And ways to avoid them
By Karen Gordon
While Christmas can be an exciting time, it can also be a big cause of stress for many. Christmas is indeed a prime time of year for family arguments – whether it be because of clashes in personalities or values, sibling favouritism or simply not agreeing on what to do.
Relate counsellor Rachel Davies says there are two main reasons why she thinks Christmas can be a particularly difficult time for fallouts. She explains, “I think a lot of people who are having difficulty this time of year put on a brave face to focus on having a good time and think the problems will go away – and of course they’re still there after the Christmas decorations have been taken down.
“But also, there are problems with how many expectations we put on families to fulfil the Christmas card and television advert image of large extended families having a lovely time and I think there’s a lot of pressure to live up to that.”
Here are some ways to cope with family rifts over the festive season….
- Think ahead and be realistic
If you know that there’s likely to be conflict within your family, spending extended time together over Christmas is probably not realistic, explains Rachel.
“I think there’s something about being realistic ahead of time so you can avoid putting yourself into situations where it’s going to lead to problems further down the line. So, make sure your plans are realistic.”
- Do your best to compromise
A large amount of acceptance on Christmas Day is important, says family counsellor Diane Stevens, and if you’re not happy, communication is key.
“For example, you may have some people who drink more heavily than others or maybe not at all. So, compromise and decide to start drinking at Christmas dinner, rather than earlier in the day. If there are arguments at Christmas, limit things like alcohol because that obviously creates extra irritability.”
- Mix things up a bit
Rather than forcing yourself to spend extended time with the members of your family who you find most difficult, see if you can break your time up to alleviate the pressure that you all have to be together all of the time. Rachel says:
“I have spoken to people who’ve found all sorts of clever ways of creating ways to take some time out. Things like being the one who walks the dog or who finds a late-night garage to buy some milk. It’s important just get a break from the pressure from each other.”
- Avoid heavy conversations
This is not the time of year to tackle your mother about her drinking problem or resolve the feud that you’ve always had with your brother. Rachel recommends having lighter conversations and compromising a bit.
“Try to avoid heavy conversations if you can or controversial topics like arguing over Brexit, unless your family really enjoys debating.”
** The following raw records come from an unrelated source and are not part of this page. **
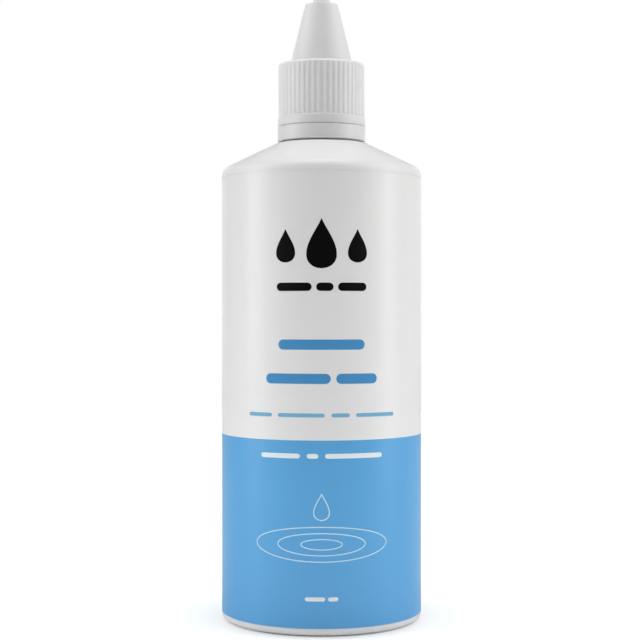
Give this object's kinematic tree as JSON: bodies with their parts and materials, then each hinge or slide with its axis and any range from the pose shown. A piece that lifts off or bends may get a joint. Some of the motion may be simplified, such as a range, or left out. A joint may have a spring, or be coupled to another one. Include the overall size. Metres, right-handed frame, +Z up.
{
  "type": "contact lens solution bottle",
  "caption": "Round plastic squeeze bottle with sloping shoulder, ribbed screw cap with tapering cone, tamper band, pouring nozzle and wrap label.",
  "frame": {"origin": "middle of the circle that the bottle stands on", "axes": "+Z up along the bottle's axis, -Y towards the printed front, +X to the right seen from the front"},
  "size_m": [0.061, 0.061, 0.189],
  "materials": {
    "bottle_hdpe": "white blow-moulded polyethylene, satin",
    "nozzle_ldpe": "natural white soft polyethylene, satin",
    "cap_pp": "white moulded polypropylene, satin",
    "band_pp": "white moulded polypropylene, satin",
    "label_film": "white and pale blue printed film, semi-matt",
    "saline": "clear colourless liquid"
  },
  "bodies": {
    "filled_bottle": {"bottle": "bottle_hdpe", "nozzle_insert": "nozzle_ldpe", "wrap_label": "label_film", "saline_solution": "saline"},
    "band": {"tamper_band": "band_pp"},
    "cap": {"screw_cap": "cap_pp"}
  },
  "joints": [
    {"name": "cap_turn", "type": "hinge", "parent": "filled_bottle", "child": "band", "pos_m": [0, 0, 0.15], "axis": [0, 0, 1], "range_deg": [0, 540]},
    {"name": "cap_climb", "type": "slide", "parent": "band", "child": "cap", "axis": [0, 0, 1], "range_m": [0, 0.00476]}
  ],
  "couplings": [
    {"joint": "cap_climb", "follows": "cap_turn", "m_per_rad": 0.00050532}
  ]
}
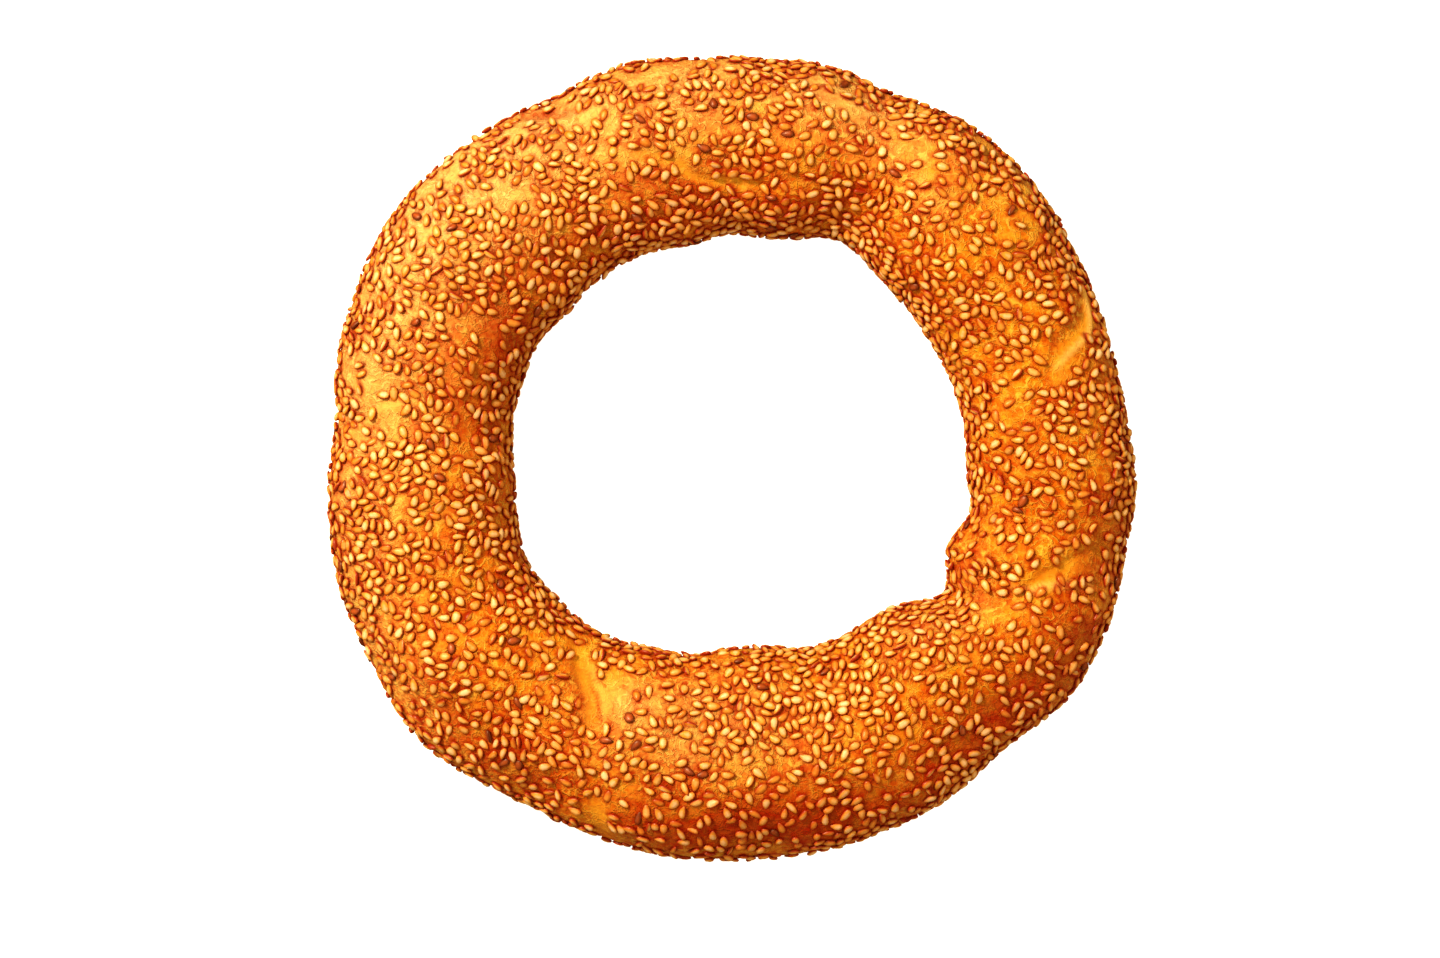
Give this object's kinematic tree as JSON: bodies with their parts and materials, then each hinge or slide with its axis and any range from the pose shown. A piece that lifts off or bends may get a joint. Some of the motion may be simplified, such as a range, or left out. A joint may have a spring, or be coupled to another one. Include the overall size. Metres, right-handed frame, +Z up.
{
  "type": "simit",
  "caption": "Hand-rolled ring of browned bread, flat underneath, rounded and uneven on top, crusted all over with sesame seeds.",
  "frame": {"origin": "middle of the ring's outline, on the surface that its flat underside rests on", "axes": "+Z up through the ring's hole; +X and +Y across the ring, with the lapped end of the dough in the +X -Y quarter"},
  "size_m": [0.1793, 0.1783, 0.03],
  "materials": {
    "crust": "satin",
    "sesame_seed": "satin"
  },
  "bodies": {
    "root": {"bread_ring": "crust"}
  },
  "joints": []
}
- Try to share any anxieties you have got ahead of time
Trust a person in your family who you can communicate your worries or who may even share the same concerns. Rachel advises:
“You can discuss how you are going to manage those few days. And even if they don’t share your concerns, it may be that they are better at dealing with that person than you are.”
- Look after yourself first
If there is no way to resolve a dispute and it is only going to get worse, take yourself out of the situation as soon as you can. Diane says:
“If it’s something that can’t be controlled and is becoming a real problem, you may have to make the decision to say this isn’t okay, and either go home or away from what’s going on.”
- Seek help
Unlike involving another member of the family, a therapist wont judge you or take sides and will be able to help you to find strategies to move forward. In January 2016, Relate received a 24% increase in calls as family tensions came to a head over the Christmas holidays. Dr Lucy Blake, from the Centre for Family Research at Cambridge University, says that it helps to remember that you’re not alone if you’re experiencing estrangement or feeling challenged by a family relationship.
“Some people might find it helpful to reach out and join a community like Stand Alone, which provides support to adults that are estranged from their family or a key family member.”